--- Start of Information provided ---

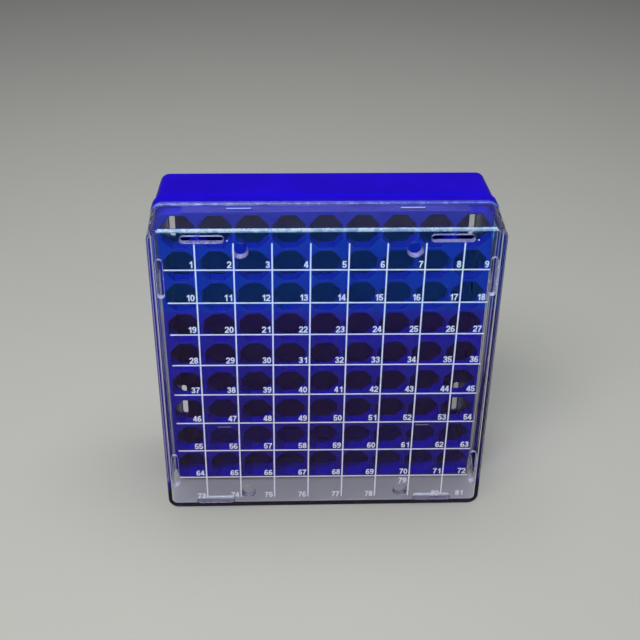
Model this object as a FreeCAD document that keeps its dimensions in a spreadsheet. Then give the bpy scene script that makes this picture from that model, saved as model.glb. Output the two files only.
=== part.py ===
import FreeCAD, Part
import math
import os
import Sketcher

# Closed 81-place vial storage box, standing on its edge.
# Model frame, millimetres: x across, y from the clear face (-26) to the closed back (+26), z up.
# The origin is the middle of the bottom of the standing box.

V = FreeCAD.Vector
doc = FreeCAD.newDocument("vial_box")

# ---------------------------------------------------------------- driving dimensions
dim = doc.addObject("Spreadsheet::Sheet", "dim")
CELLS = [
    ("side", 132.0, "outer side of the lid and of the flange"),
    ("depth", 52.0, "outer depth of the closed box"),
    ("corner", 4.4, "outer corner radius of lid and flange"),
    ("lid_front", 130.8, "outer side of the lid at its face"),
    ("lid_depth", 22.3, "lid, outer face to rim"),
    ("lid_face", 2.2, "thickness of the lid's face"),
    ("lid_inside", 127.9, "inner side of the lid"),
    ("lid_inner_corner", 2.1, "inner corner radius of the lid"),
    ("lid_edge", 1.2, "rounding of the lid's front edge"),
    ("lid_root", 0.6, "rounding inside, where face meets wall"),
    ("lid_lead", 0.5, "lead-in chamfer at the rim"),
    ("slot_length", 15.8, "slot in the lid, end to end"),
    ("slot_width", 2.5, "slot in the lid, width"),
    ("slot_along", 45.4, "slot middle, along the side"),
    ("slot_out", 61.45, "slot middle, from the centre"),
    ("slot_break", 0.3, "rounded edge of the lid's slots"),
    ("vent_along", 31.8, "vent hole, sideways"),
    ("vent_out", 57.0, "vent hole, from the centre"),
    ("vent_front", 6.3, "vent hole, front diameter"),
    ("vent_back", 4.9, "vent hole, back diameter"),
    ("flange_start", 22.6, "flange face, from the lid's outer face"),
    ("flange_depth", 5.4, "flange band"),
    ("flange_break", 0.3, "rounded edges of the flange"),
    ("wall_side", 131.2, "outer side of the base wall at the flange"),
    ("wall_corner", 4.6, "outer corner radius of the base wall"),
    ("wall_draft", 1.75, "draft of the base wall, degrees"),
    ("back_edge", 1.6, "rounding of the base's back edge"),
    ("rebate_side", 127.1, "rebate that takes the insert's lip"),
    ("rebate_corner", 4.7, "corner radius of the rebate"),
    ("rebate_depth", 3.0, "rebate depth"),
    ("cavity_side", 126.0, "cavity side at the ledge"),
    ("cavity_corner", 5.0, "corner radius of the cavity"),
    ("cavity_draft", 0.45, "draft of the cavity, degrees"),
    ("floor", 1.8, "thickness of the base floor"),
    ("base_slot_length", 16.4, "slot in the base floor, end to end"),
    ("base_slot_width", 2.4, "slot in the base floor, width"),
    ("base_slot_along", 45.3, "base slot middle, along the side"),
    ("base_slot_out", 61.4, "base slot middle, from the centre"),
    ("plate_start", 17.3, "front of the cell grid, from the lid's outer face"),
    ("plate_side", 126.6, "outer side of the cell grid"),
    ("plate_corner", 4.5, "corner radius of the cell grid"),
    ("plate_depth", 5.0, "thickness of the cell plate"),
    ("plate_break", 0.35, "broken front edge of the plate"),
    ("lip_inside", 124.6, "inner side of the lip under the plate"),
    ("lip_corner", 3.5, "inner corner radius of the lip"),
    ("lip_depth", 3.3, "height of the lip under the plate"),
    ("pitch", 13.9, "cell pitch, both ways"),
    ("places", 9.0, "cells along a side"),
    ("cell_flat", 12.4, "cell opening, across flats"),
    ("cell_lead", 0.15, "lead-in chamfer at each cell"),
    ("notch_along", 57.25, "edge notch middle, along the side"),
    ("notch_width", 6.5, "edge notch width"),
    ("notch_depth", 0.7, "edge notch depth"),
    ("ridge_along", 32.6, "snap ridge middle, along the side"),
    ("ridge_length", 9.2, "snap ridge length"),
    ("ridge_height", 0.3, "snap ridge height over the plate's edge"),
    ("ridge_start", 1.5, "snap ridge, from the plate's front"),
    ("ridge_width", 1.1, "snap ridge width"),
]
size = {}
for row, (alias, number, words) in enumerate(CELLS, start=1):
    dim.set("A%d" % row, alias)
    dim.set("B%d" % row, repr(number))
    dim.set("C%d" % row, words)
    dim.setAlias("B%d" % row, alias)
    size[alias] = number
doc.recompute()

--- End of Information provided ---

_Instructions for the task_
Go through the material above line by line and copy it exactly.

_Written solution_
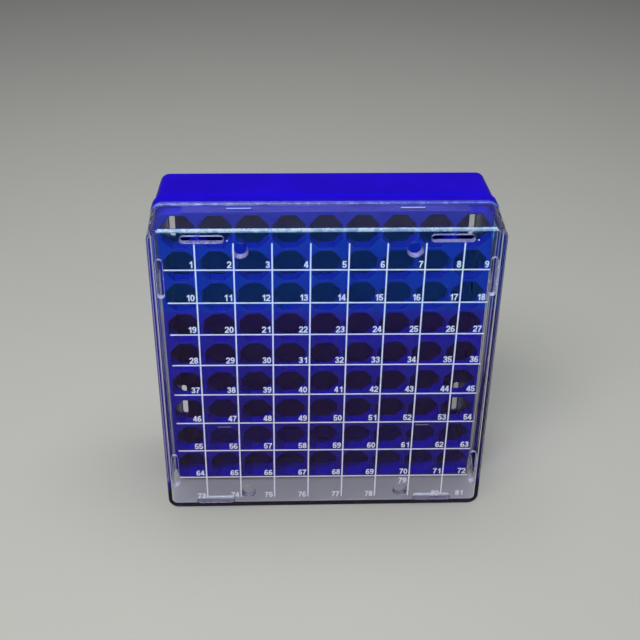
Model this object as a FreeCAD document that keeps its dimensions in a spreadsheet. Then give the bpy scene script that makes this picture from that model, saved as model.glb. Output the two files only.
=== part.py ===
import FreeCAD, Part
import math
import os
import Sketcher

# Closed 81-place vial storage box, standing on its edge.
# Model frame, millimetres: x across, y from the clear face (-26) to the closed back (+26), z up.
# The origin is the middle of the bottom of the standing box.

V = FreeCAD.Vector
doc = FreeCAD.newDocument("vial_box")

# ---------------------------------------------------------------- driving dimensions
dim = doc.addObject("Spreadsheet::Sheet", "dim")
CELLS = [
    ("side", 132.0, "outer side of the lid and of the flange"),
    ("depth", 52.0, "outer depth of the closed box"),
    ("corner", 4.4, "outer corner radius of lid and flange"),
    ("lid_front", 130.8, "outer side of the lid at its face"),
    ("lid_depth", 22.3, "lid, outer face to rim"),
    ("lid_face", 2.2, "thickness of the lid's face"),
    ("lid_inside", 127.9, "inner side of the lid"),
    ("lid_inner_corner", 2.1, "inner corner radius of the lid"),
    ("lid_edge", 1.2, "rounding of the lid's front edge"),
    ("lid_root", 0.6, "rounding inside, where face meets wall"),
    ("lid_lead", 0.5, "lead-in chamfer at the rim"),
    ("slot_length", 15.8, "slot in the lid, end to end"),
    ("slot_width", 2.5, "slot in the lid, width"),
    ("slot_along", 45.4, "slot middle, along the side"),
    ("slot_out", 61.45, "slot middle, from the centre"),
    ("slot_break", 0.3, "rounded edge of the lid's slots"),
    ("vent_along", 31.8, "vent hole, sideways"),
    ("vent_out", 57.0, "vent hole, from the centre"),
    ("vent_front", 6.3, "vent hole, front diameter"),
    ("vent_back", 4.9, "vent hole, back diameter"),
    ("flange_start", 22.6, "flange face, from the lid's outer face"),
    ("flange_depth", 5.4, "flange band"),
    ("flange_break", 0.3, "rounded edges of the flange"),
    ("wall_side", 131.2, "outer side of the base wall at the flange"),
    ("wall_corner", 4.6, "outer corner radius of the base wall"),
    ("wall_draft", 1.75, "draft of the base wall, degrees"),
    ("back_edge", 1.6, "rounding of the base's back edge"),
    ("rebate_side", 127.1, "rebate that takes the insert's lip"),
    ("rebate_corner", 4.7, "corner radius of the rebate"),
    ("rebate_depth", 3.0, "rebate depth"),
    ("cavity_side", 126.0, "cavity side at the ledge"),
    ("cavity_corner", 5.0, "corner radius of the cavity"),
    ("cavity_draft", 0.45, "draft of the cavity, degrees"),
    ("floor", 1.8, "thickness of the base floor"),
    ("base_slot_length", 16.4, "slot in the base floor, end to end"),
    ("base_slot_width", 2.4, "slot in the base floor, width"),
    ("base_slot_along", 45.3, "base slot middle, along the side"),
    ("base_slot_out", 61.4, "base slot middle, from the centre"),
    ("plate_start", 17.3, "front of the cell grid, from the lid's outer face"),
    ("plate_side", 126.6, "outer side of the cell grid"),
    ("plate_corner", 4.5, "corner radius of the cell grid"),
    ("plate_depth", 5.0, "thickness of the cell plate"),
    ("plate_break", 0.35, "broken front edge of the plate"),
    ("lip_inside", 124.6, "inner side of the lip under the plate"),
    ("lip_corner", 3.5, "inner corner radius of the lip"),
    ("lip_depth", 3.3, "height of the lip under the plate"),
    ("pitch", 13.9, "cell pitch, both ways"),
    ("places", 9.0, "cells along a side"),
    ("cell_flat", 12.4, "cell opening, across flats"),
    ("cell_lead", 0.15, "lead-in chamfer at each cell"),
    ("notch_along", 57.25, "edge notch middle, along the side"),
    ("notch_width", 6.5, "edge notch width"),
    ("notch_depth", 0.7, "edge notch depth"),
    ("ridge_along", 32.6, "snap ridge middle, along the side"),
    ("ridge_length", 9.2, "snap ridge length"),
    ("ridge_height", 0.3, "snap ridge height over the plate's edge"),
    ("ridge_start", 1.5, "snap ridge, from the plate's front"),
    ("ridge_width", 1.1, "snap ridge width"),
]
size = {}
for row, (alias, number, words) in enumerate(CELLS, start=1):
    dim.set("A%d" % row, alias)
    dim.set("B%d" % row, repr(number))
    dim.set("C%d" % row, words)
    dim.setAlias("B%d" % row, alias)
    size[alias] = number
doc.recompute()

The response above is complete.